Matter of Jaylin S. (Jasmine E.T.) (2020 NY Slip Op 05606)
Matter of Jaylin S. (Jasmine E.T.)
2020 NY Slip Op 05606
Decided on October 08, 2020
Appellate Division, First Department
Published by New York State Law Reporting Bureau pursuant to Judiciary Law § 431.
This opinion is uncorrected and subject to revision before publication in the Official Reports.


Decided and Entered: October 08, 2020
Before: Kapnick, J.P., Oing, Scarpulla, Shulman, JJ.

Docket No. NN49512/16 Appeal No. 11960-11960A Case No. 2019-03207

[*1]In re Jaylin S. a Child Under the Age of 18 Years, etc., Jasmine E.T., Respondent-Appellant. Shannon R., Respondent, Administration for Children's Services, Petitioner-Respondent.




Larry S. Bachner, New York, for appellant.

James E. Johnson, Corporation Counsel, New York (Ellen Ravitch of counsel), for respondent.

Dawne A. Mitchell, The Legal Aid Society, New York (Diane Pazar of counsel), attorney for the child.



Order of disposition, Family Court, New York County (Clark V. Richardson, J.), entered on or about March 19, 2019, to the extent it brings up for review a fact-finding order, same court and Judge, entered on or about January 22, 2019, which found that respondent mother neglected the subject child, unanimously reversed, on the law and the facts, without costs, the fact-finding determination vacated and the petition dismissed. Appeal from fact-finding order unanimously dismissed, without costs, as subsumed in the appeal from the order of disposition.
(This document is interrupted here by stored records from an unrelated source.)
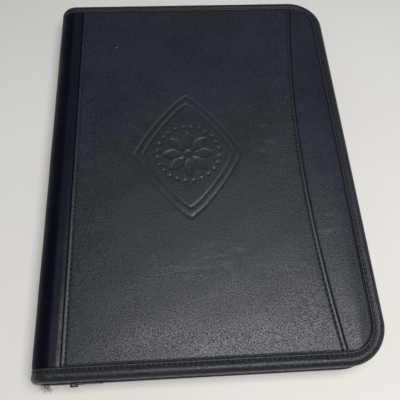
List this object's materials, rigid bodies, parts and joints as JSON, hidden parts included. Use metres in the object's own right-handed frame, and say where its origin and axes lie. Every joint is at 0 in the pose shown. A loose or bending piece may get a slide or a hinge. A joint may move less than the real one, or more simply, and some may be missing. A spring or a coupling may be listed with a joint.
{
  "type": "zippered padfolio",
  "caption": "Zip-round leather document folder: two stiff covers on a rounded spine, a letter pad and pockets inside, closed by a slider on three edges.",
  "frame": {"origin": "middle of the back cover's flat outer face, which the closed folder rests on", "axes": "+X from the spine to the fore edge, +Y to the head of the page, +Z out of the front cover"},
  "size_m": [0.2497, 0.3426, 0.03],
  "materials": {
    "leather": "fine-grained black leatherette with a soft sheen and pale scuffs",
    "binding": "folded black leatherette strip, stitched",
    "foam": "thin padding",
    "board": "grey-brown millboard",
    "lining": "matt black woven lining",
    "zip_tape": "black herringbone tape",
    "zip_coil": "black nylon coil",
    "zip_metal": "black enamel on die-cast metal",
    "elastic": "black ribbed elastic",
    "paper": "white writing paper with pale ruled lines",
    "card": "grey-brown pad backing card"
  },
  "bodies": {
    "back_cover": {"back_outer_skin": "leather", "spine_panel_back_edge": "leather", "back_foam": "foam", "back_board": "board", "back_lining": "lining", "back_binding": "binding", "back_zip_tape": "zip_tape", "back_zip_coil": "zip_coil", "back_zip_top_stop": "zip_metal", "zip_bottom_stop": "zip_metal", "pad_pocket": "lining", "notepad_card_back": "card", "notepad_sheets": "paper", "notepad_head_tape": "binding"},
    "spine": {"spine_skin": "leather", "spine_stiffener": "board", "spine_lining": "lining", "spine_binding_head": "binding", "spine_binding_tail": "binding"},
    "front_cover": {"front_centre_panel": "leather", "front_side_panel": "leather", "spine_panel_front_edge": "leather", "front_foam": "foam", "front_board": "board", "front_lining": "lining", "front_binding": "binding", "front_zip_tape": "zip_tape", "front_zip_coil": "zip_coil", "front_zip_top_stop": "zip_metal", "document_pocket": "lining", "card_pocket_1": "lining", "card_pocket_2": "lining", "card_pocket_3": "lining", "pass_pocket": "lining", "pen_loop": "elastic"},
    "slider": {"zip_slider": "zip_metal"},
    "pull": {"zip_pull": "zip_metal"}
  },
  "joints": [
    {"name": "spine_hinge", "type": "hinge", "parent": "back_cover", "child": "spine", "pos_m": [-0.12061, 0, 0.00439], "axis": [0, -1, 0], "range_deg": [0, 90]},
    {"name": "cover_hinge", "type": "hinge", "parent": "spine", "child": "front_cover", "pos_m": [-0.12061, 0, 0.02561], "axis": [0, -1, 0], "range_deg": [0, 90]},
    {"name": "slider_slide", "type": "slide", "parent": "back_cover", "child": "slider", "axis": [1, 0, 0], "range_m": [0, 0.18]},
    {"name": "pull_swing", "type": "hinge", "parent": "slider", "child": "pull", "pos_m": [-0.095, -0.1704, 0.015], "axis": [0, 0, -1], "range_deg": [0, 160]}
  ]
}
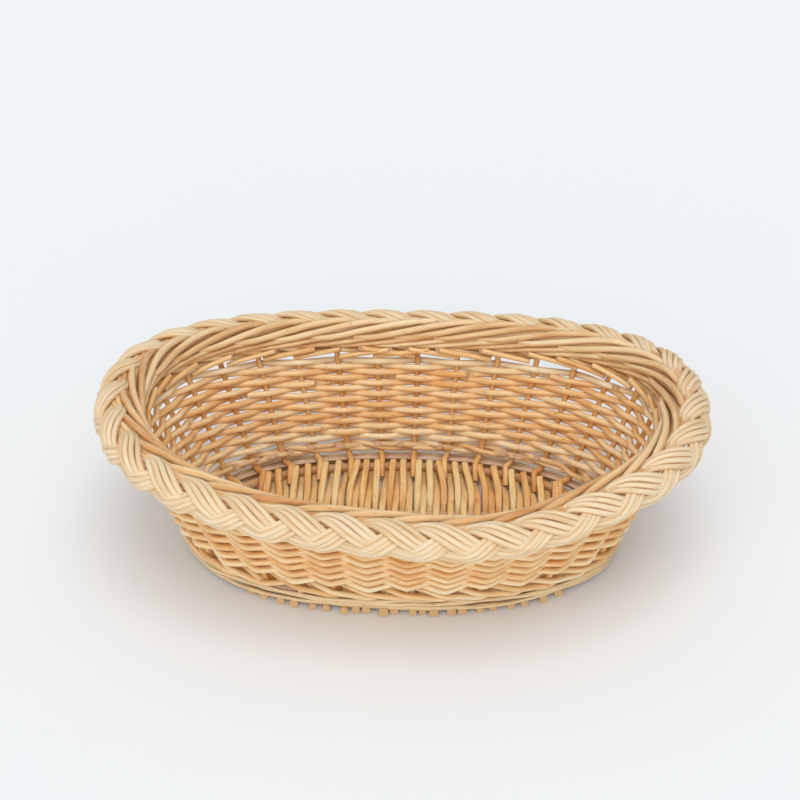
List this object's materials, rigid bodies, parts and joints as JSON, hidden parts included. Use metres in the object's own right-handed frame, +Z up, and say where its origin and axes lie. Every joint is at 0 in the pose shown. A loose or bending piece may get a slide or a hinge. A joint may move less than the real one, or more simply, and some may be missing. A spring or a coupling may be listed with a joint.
{
  "type": "oval willow basket",
  "caption": "Oval woven willow basket with a randed wall on upright stakes, a flat rod base laced to a hoop and a thick plaited border; open top, no handles.",
  "frame": {"origin": "on the surface that the basket stands on, under the middle of its oval", "axes": "+X along the basket, +Y across it towards the back, +Z up"},
  "size_m": [0.3835, 0.2697, 0.1126],
  "materials": {
    "siding_willow": "smooth peeled willow with a soft sheen",
    "border_willow": "pale smooth peeled willow with a soft sheen",
    "border_inner_willow": "smooth peeled willow",
    "wale_willow": "smooth peeled willow",
    "base_rod_willow": "golden peeled willow",
    "split_willow": "split willow, matt and slightly pink",
    "foot_willow": "thin pale peeled willow",
    "hoop_willow": "thick peeled willow",
    "stake_willow": "smooth peeled willow"
  },
  "bodies": {
    "root": {"base_hoop": "hoop_willow", "base_rods_over": "base_rod_willow", "base_rods_under": "base_rod_willow", "base_stick_back": "split_willow", "base_stick_front": "split_willow", "hoop_split_inner": "split_willow", "hoop_split_outer": "split_willow", "foot_rod_lower": "foot_willow", "foot_rod_upper": "foot_willow", "stakes": "stake_willow", "upsett_rod_1": "wale_willow", "upsett_rod_2": "wale_willow", "upsett_rod_3": "wale_willow", "siding_rod_01": "siding_willow", "siding_rod_02": "siding_willow", "siding_rod_03": "siding_willow", "siding_rod_04": "siding_willow", "siding_rod_05": "siding_willow", "siding_rod_06": "siding_willow", "siding_rod_07": "siding_willow", "siding_rod_08": "siding_willow", "siding_rod_09": "siding_willow", "siding_rod_10": "siding_willow", "siding_rod_11": "siding_willow", "siding_rod_12": "siding_willow", "siding_rod_13": "siding_willow", "siding_rod_14": "siding_willow", "siding_rod_15": "siding_willow", "siding_rod_16": "siding_willow", "top_wale_rod_1": "wale_willow", "top_wale_rod_2": "wale_willow", "top_wale_rod_3": "wale_willow", "border_tails": "border_inner_willow", "border_rope_rods": "border_inner_willow", "plait_strand_1": "border_willow", "plait_strand_2": "border_willow", "plait_strand_3": "border_willow"}
  },
  "joints": []
}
The finding of neglect was not supported by a preponderance of the evidence. "Unsworn out-of-court statements of the victim may be received and, if properly corroborated, will support a finding of abuse or neglect" (Matter of Peter G., 6 AD3d 201, 203 [1st Dept 2004] [internal quotation marks omitted], citing Family Ct Act § 1046 [a] [vi]). Here, the child's out-of-court statement made during his videotaped interview with an investigator from the the Child Advocacy Center, that respondent bit him on the right shoulder during a January 2017 incident, was not sufficiently corroborated (see Matter of Selena R. [Joseph L.], 81 AD3d 449, 450 [1st Dept 2011], lv denied 16 NY3d 714 [2011] ["the testimony offered in support of the claim that respondent inflicted excessive corporal punishment on the children failed to establish by a preponderance of the evidence the necessary elements of the charge"]; see also Nicholson v Scoppetta, 3 NY3d 357 [2004]). Although medical findings confirmed that the child sustained injuries that were consistent with a bite mark, those findings in no way connected those marks to respondent. Further, there is no dispute that the child told respondent that he was going to make false allegations against her to the Administration for Children's Services while the fact-finding hearing was pending, rendering his overall credibility quite impaired.

THIS CONSTITUTES THE DECISION AND ORDER

OF THE SUPREME COURT, APPELLATE DIVISION, FIRST DEPARTMENT.